### PROBLEM TO SOLVE:
Return the listing word for word, as given.

### MATERIAL:
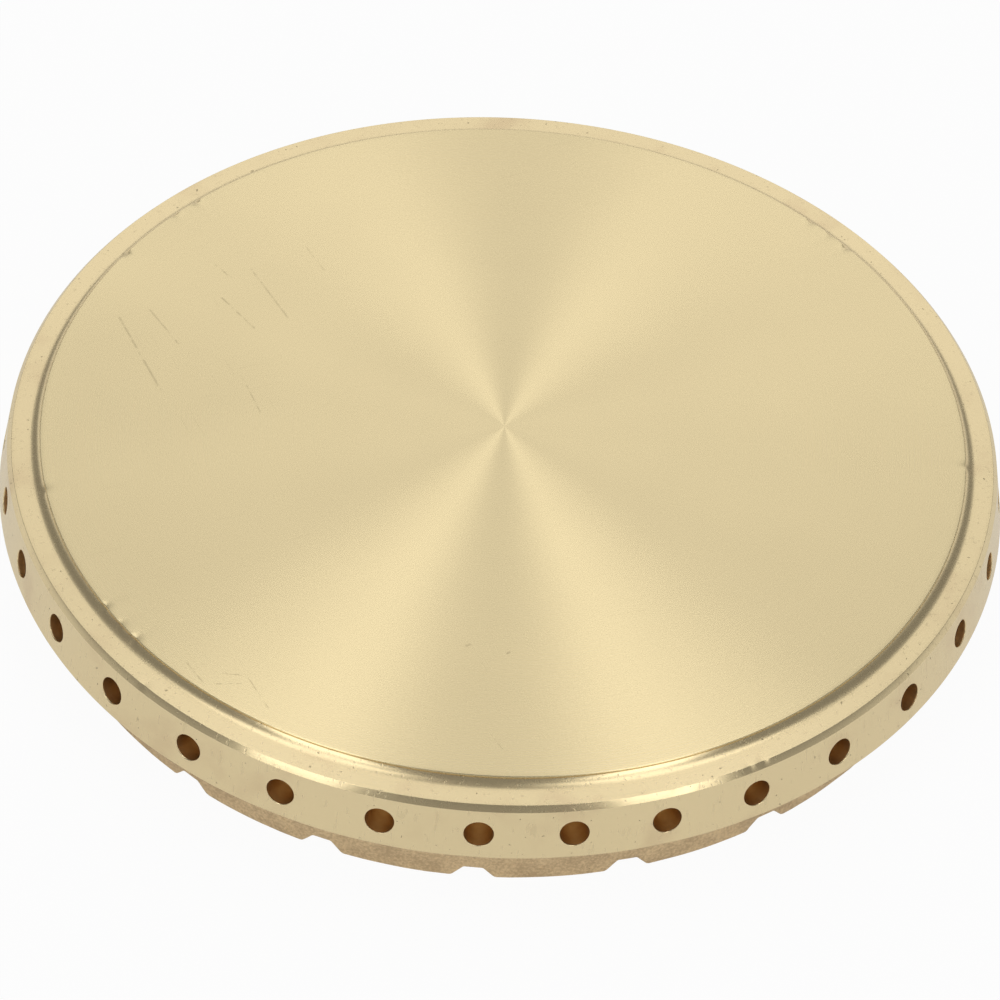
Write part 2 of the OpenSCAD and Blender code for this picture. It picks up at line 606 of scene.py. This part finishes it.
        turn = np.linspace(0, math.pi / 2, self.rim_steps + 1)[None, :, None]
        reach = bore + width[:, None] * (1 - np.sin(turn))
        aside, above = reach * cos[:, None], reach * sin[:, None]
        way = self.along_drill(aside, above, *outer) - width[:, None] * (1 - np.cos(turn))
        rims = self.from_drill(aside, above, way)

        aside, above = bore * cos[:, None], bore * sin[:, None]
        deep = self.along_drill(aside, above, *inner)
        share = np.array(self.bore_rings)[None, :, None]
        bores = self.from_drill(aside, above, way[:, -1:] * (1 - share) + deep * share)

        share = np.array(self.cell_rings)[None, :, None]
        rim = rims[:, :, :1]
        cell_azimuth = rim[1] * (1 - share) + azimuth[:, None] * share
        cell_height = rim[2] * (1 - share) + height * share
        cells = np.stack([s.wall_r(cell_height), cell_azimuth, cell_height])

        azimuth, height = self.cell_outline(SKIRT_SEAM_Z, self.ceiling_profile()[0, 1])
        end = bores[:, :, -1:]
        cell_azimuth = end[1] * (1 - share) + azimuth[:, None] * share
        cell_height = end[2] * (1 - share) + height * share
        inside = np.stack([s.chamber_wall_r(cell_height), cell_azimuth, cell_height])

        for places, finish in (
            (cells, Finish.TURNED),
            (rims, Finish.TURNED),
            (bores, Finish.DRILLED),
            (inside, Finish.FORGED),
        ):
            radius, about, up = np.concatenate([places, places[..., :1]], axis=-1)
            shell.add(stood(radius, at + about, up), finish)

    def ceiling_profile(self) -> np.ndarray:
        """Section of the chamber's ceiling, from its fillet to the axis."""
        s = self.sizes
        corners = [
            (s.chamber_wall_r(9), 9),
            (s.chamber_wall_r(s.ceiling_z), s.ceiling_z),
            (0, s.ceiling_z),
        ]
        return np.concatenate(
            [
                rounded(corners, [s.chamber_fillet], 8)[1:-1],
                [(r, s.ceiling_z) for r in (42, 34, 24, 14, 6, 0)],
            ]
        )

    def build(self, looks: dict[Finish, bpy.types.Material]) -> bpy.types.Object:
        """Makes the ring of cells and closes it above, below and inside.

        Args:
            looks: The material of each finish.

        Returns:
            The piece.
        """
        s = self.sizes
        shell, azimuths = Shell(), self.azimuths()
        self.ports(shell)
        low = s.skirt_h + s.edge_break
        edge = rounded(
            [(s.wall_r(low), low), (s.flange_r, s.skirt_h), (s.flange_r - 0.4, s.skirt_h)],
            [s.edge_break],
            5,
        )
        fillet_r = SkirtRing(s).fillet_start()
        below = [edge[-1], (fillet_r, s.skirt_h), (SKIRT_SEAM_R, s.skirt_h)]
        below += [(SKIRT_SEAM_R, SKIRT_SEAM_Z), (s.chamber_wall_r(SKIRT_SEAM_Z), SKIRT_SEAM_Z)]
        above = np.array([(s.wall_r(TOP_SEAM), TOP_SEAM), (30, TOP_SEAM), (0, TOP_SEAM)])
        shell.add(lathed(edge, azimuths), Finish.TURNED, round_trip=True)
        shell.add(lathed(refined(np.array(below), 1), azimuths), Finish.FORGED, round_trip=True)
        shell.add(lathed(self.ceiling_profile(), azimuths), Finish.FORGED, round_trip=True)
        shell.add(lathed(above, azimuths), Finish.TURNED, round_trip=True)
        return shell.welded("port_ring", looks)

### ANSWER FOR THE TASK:
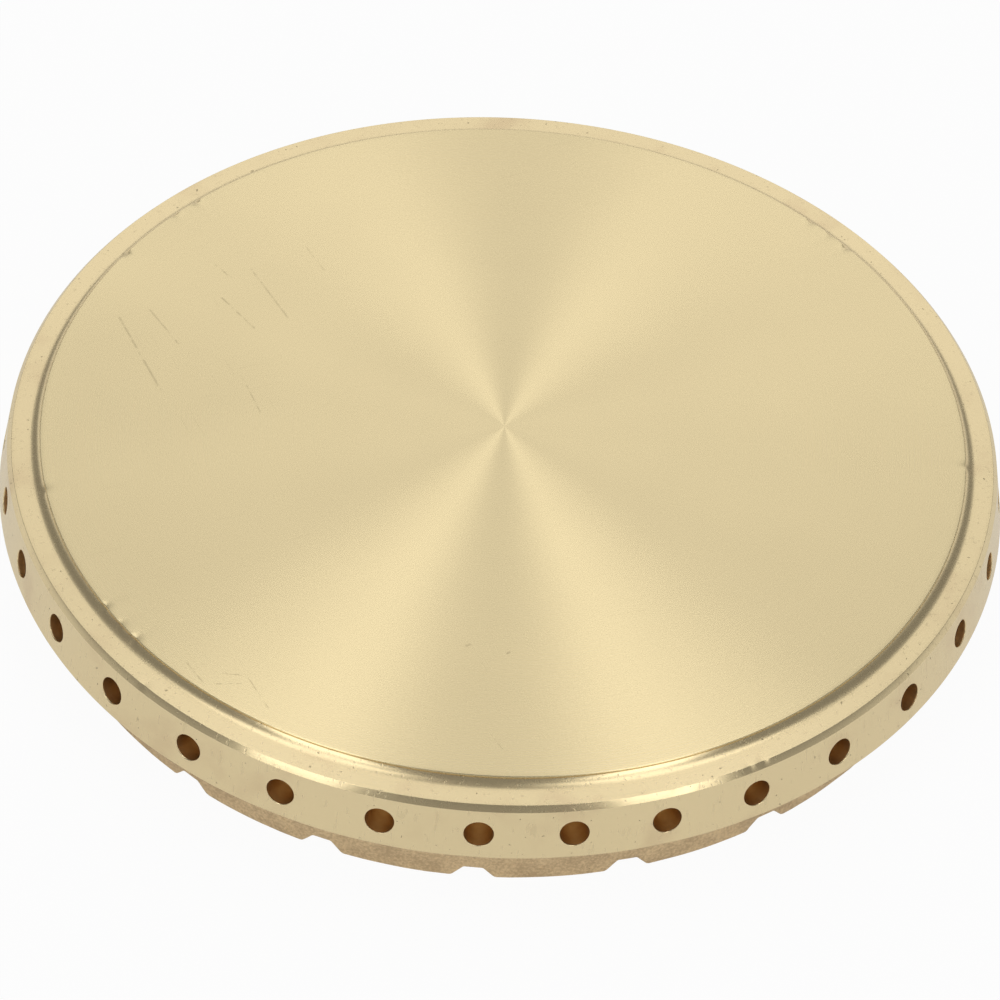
Write part 2 of the OpenSCAD and Blender code for this picture. It picks up at line 606 of scene.py. This part finishes it.
        turn = np.linspace(0, math.pi / 2, self.rim_steps + 1)[None, :, None]
        reach = bore + width[:, None] * (1 - np.sin(turn))
        aside, above = reach * cos[:, None], reach * sin[:, None]
        way = self.along_drill(aside, above, *outer) - width[:, None] * (1 - np.cos(turn))
        rims = self.from_drill(aside, above, way)

        aside, above = bore * cos[:, None], bore * sin[:, None]
        deep = self.along_drill(aside, above, *inner)
        share = np.array(self.bore_rings)[None, :, None]
        bores = self.from_drill(aside, above, way[:, -1:] * (1 - share) + deep * share)

        share = np.array(self.cell_rings)[None, :, None]
        rim = rims[:, :, :1]
        cell_azimuth = rim[1] * (1 - share) + azimuth[:, None] * share
        cell_height = rim[2] * (1 - share) + height * share
        cells = np.stack([s.wall_r(cell_height), cell_azimuth, cell_height])

        azimuth, height = self.cell_outline(SKIRT_SEAM_Z, self.ceiling_profile()[0, 1])
        end = bores[:, :, -1:]
        cell_azimuth = end[1] * (1 - share) + azimuth[:, None] * share
        cell_height = end[2] * (1 - share) + height * share
        inside = np.stack([s.chamber_wall_r(cell_height), cell_azimuth, cell_height])

        for places, finish in (
            (cells, Finish.TURNED),
            (rims, Finish.TURNED),
            (bores, Finish.DRILLED),
            (inside, Finish.FORGED),
        ):
            radius, about, up = np.concatenate([places, places[..., :1]], axis=-1)
            shell.add(stood(radius, at + about, up), finish)

    def ceiling_profile(self) -> np.ndarray:
        """Section of the chamber's ceiling, from its fillet to the axis."""
        s = self.sizes
        corners = [
            (s.chamber_wall_r(9), 9),
            (s.chamber_wall_r(s.ceiling_z), s.ceiling_z),
            (0, s.ceiling_z),
        ]
        return np.concatenate(
            [
                rounded(corners, [s.chamber_fillet], 8)[1:-1],
                [(r, s.ceiling_z) for r in (42, 34, 24, 14, 6, 0)],
            ]
        )

    def build(self, looks: dict[Finish, bpy.types.Material]) -> bpy.types.Object:
        """Makes the ring of cells and closes it above, below and inside.

        Args:
            looks: The material of each finish.

        Returns:
            The piece.
        """
        s = self.sizes
        shell, azimuths = Shell(), self.azimuths()
        self.ports(shell)
        low = s.skirt_h + s.edge_break
        edge = rounded(
            [(s.wall_r(low), low), (s.flange_r, s.skirt_h), (s.flange_r - 0.4, s.skirt_h)],
            [s.edge_break],
            5,
        )
        fillet_r = SkirtRing(s).fillet_start()
        below = [edge[-1], (fillet_r, s.skirt_h), (SKIRT_SEAM_R, s.skirt_h)]
        below += [(SKIRT_SEAM_R, SKIRT_SEAM_Z), (s.chamber_wall_r(SKIRT_SEAM_Z), SKIRT_SEAM_Z)]
        above = np.array([(s.wall_r(TOP_SEAM), TOP_SEAM), (30, TOP_SEAM), (0, TOP_SEAM)])
        shell.add(lathed(edge, azimuths), Finish.TURNED, round_trip=True)
        shell.add(lathed(refined(np.array(below), 1), azimuths), Finish.FORGED, round_trip=True)
        shell.add(lathed(self.ceiling_profile(), azimuths), Finish.FORGED, round_trip=True)
        shell.add(lathed(above, azimuths), Finish.TURNED, round_trip=True)
        return shell.welded("port_ring", looks)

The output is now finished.